### PROBLEM TO WORK ON
Your answer should consist solely of the lines from the one with "pressure_cup();" through the one with "record = json.load(file)", copied exactly, endpoints included.

### AVAILABLE DATA
---
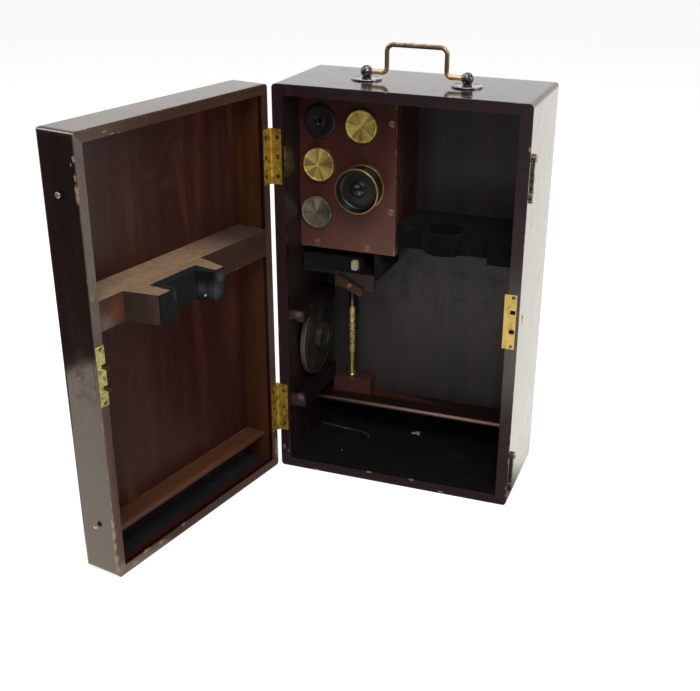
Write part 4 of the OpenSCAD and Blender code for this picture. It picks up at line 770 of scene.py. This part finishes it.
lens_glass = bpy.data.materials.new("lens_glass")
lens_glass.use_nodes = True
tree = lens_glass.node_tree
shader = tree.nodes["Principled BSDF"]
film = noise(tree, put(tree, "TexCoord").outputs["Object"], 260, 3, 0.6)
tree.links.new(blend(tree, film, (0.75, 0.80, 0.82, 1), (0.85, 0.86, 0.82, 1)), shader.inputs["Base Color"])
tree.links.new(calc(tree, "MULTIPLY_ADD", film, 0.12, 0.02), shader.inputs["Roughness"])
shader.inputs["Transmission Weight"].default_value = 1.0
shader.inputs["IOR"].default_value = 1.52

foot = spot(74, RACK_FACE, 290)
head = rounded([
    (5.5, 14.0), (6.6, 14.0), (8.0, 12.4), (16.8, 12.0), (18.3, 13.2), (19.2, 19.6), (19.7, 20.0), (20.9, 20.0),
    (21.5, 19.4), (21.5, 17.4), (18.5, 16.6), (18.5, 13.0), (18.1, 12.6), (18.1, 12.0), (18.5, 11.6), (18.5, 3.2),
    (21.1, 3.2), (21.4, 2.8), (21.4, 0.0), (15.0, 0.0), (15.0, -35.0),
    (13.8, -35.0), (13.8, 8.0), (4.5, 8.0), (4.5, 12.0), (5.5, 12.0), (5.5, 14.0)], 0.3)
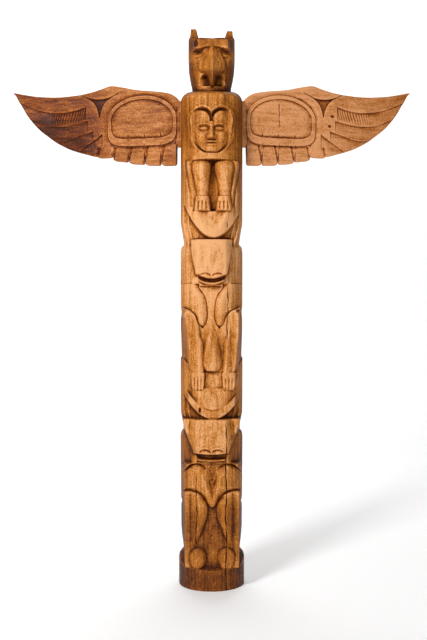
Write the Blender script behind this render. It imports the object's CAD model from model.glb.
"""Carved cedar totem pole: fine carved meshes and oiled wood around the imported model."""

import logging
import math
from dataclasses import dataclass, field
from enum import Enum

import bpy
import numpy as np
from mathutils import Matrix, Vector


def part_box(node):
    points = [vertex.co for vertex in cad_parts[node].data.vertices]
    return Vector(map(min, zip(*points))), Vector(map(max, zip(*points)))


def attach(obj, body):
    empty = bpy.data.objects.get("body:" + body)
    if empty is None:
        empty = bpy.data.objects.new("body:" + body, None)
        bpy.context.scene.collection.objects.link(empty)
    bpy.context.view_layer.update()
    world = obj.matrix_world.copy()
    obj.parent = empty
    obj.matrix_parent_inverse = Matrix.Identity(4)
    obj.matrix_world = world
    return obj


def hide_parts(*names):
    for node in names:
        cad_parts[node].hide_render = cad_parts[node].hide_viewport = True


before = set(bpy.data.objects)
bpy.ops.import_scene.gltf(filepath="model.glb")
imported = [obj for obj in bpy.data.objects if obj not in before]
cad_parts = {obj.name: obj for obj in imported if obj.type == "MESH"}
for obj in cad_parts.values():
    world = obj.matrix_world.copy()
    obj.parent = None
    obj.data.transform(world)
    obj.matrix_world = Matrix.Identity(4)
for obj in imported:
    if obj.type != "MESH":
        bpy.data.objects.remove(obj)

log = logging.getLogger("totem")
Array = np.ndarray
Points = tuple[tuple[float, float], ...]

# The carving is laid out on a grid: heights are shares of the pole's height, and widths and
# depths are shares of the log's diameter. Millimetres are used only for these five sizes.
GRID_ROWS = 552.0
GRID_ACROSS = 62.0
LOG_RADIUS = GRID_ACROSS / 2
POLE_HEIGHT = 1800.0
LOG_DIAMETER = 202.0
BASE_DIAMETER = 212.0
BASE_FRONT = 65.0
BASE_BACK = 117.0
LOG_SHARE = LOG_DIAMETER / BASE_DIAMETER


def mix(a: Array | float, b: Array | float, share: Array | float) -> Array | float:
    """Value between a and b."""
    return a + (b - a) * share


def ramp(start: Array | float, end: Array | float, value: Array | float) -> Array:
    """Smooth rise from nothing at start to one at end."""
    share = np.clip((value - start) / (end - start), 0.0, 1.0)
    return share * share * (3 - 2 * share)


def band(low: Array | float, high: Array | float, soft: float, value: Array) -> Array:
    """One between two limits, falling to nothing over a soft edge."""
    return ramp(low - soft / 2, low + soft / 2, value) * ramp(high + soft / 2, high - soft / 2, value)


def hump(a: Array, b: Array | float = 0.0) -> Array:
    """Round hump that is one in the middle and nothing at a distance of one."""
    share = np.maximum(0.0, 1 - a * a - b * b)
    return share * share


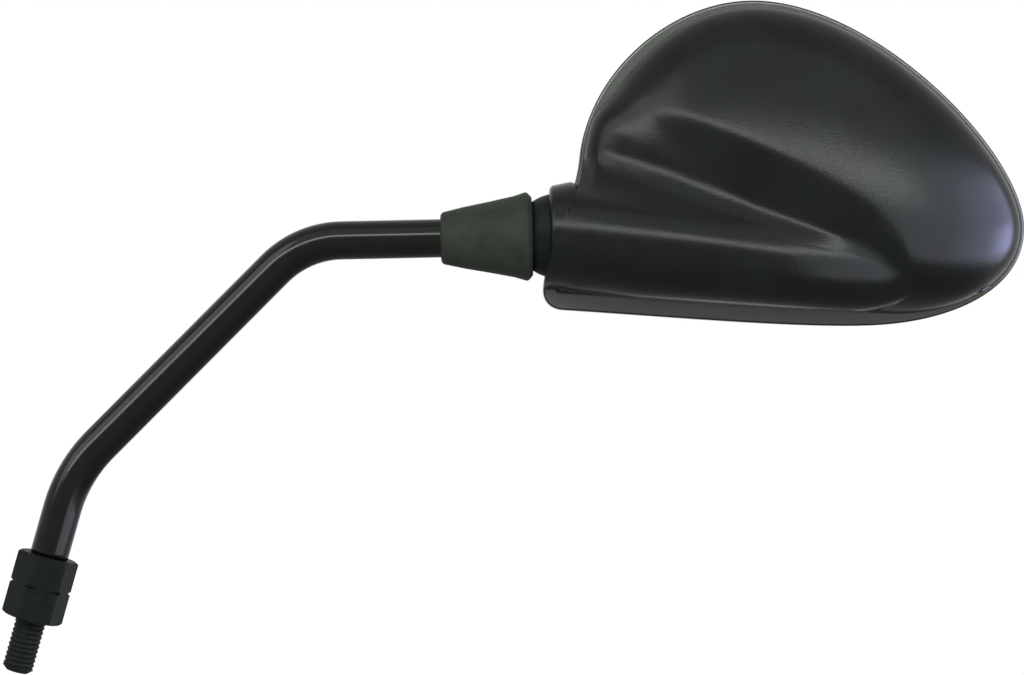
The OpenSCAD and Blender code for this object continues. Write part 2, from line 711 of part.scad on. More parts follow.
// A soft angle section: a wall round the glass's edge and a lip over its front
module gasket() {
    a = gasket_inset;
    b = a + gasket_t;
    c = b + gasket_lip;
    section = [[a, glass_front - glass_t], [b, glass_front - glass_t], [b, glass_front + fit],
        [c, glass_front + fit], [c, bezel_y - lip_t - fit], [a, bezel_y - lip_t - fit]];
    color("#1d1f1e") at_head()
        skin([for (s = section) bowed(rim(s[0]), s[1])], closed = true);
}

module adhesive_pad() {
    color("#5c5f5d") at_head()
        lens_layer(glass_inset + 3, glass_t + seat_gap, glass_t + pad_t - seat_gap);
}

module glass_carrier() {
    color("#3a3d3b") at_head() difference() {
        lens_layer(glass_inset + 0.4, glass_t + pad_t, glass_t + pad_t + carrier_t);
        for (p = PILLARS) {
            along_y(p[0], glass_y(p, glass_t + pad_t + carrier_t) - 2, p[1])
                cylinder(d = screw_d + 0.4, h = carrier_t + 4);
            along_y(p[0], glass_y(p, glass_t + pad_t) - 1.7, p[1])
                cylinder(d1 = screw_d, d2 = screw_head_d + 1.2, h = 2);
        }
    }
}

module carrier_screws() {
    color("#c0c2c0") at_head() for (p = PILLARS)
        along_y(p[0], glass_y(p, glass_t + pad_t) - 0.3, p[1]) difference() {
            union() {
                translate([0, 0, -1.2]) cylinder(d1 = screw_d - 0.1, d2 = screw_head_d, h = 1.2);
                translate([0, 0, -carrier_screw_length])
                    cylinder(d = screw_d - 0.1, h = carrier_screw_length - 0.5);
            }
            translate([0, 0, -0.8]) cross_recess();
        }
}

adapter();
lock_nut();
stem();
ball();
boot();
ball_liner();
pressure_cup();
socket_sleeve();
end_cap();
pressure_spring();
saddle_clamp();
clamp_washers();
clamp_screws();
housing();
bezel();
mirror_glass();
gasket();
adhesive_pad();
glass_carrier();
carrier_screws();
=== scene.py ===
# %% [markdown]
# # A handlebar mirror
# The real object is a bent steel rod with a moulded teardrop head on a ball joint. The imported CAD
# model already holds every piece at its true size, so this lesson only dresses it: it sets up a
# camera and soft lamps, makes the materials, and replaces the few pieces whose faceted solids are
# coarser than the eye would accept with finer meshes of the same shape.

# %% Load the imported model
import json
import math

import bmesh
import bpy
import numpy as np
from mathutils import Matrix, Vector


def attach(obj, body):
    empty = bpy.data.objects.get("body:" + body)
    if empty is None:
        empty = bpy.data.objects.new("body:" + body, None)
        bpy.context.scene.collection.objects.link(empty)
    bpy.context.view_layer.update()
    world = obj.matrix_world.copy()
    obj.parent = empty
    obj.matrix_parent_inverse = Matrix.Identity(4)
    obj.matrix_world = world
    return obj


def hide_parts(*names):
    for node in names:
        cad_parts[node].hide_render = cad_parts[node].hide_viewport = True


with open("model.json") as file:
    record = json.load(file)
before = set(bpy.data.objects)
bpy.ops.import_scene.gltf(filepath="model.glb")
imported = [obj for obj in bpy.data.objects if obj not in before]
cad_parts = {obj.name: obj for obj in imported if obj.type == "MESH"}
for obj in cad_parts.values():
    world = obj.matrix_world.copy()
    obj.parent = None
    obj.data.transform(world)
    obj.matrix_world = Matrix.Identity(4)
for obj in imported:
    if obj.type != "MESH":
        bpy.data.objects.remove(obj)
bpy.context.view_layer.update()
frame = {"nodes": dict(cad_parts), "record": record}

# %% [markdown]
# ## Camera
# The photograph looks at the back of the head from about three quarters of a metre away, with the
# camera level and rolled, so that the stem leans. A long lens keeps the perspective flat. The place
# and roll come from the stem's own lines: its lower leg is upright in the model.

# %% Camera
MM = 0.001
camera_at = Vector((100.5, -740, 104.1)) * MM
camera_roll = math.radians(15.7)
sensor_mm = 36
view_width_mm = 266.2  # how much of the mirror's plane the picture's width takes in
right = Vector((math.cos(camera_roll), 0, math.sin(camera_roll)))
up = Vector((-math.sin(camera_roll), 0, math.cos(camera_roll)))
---
### SOLUTION FOR THIS TASK
pressure_cup();
socket_sleeve();
end_cap();
pressure_spring();
saddle_clamp();
clamp_washers();
clamp_screws();
housing();
bezel();
mirror_glass();
gasket();
adhesive_pad();
glass_carrier();
carrier_screws();
=== scene.py ===
# %% [markdown]
# # A handlebar mirror
# The real object is a bent steel rod with a moulded teardrop head on a ball joint. The imported CAD
# model already holds every piece at its true size, so this lesson only dresses it: it sets up a
# camera and soft lamps, makes the materials, and replaces the few pieces whose faceted solids are
# coarser than the eye would accept with finer meshes of the same shape.

# %% Load the imported model
import json
import math

import bmesh
import bpy
import numpy as np
from mathutils import Matrix, Vector


def attach(obj, body):
    empty = bpy.data.objects.get("body:" + body)
    if empty is None:
        empty = bpy.data.objects.new("body:" + body, None)
        bpy.context.scene.collection.objects.link(empty)
    bpy.context.view_layer.update()
    world = obj.matrix_world.copy()
    obj.parent = empty
    obj.matrix_parent_inverse = Matrix.Identity(4)
    obj.matrix_world = world
    return obj


def hide_parts(*names):
    for node in names:
        cad_parts[node].hide_render = cad_parts[node].hide_viewport = True


with open("model.json") as file:
    record = json.load(file)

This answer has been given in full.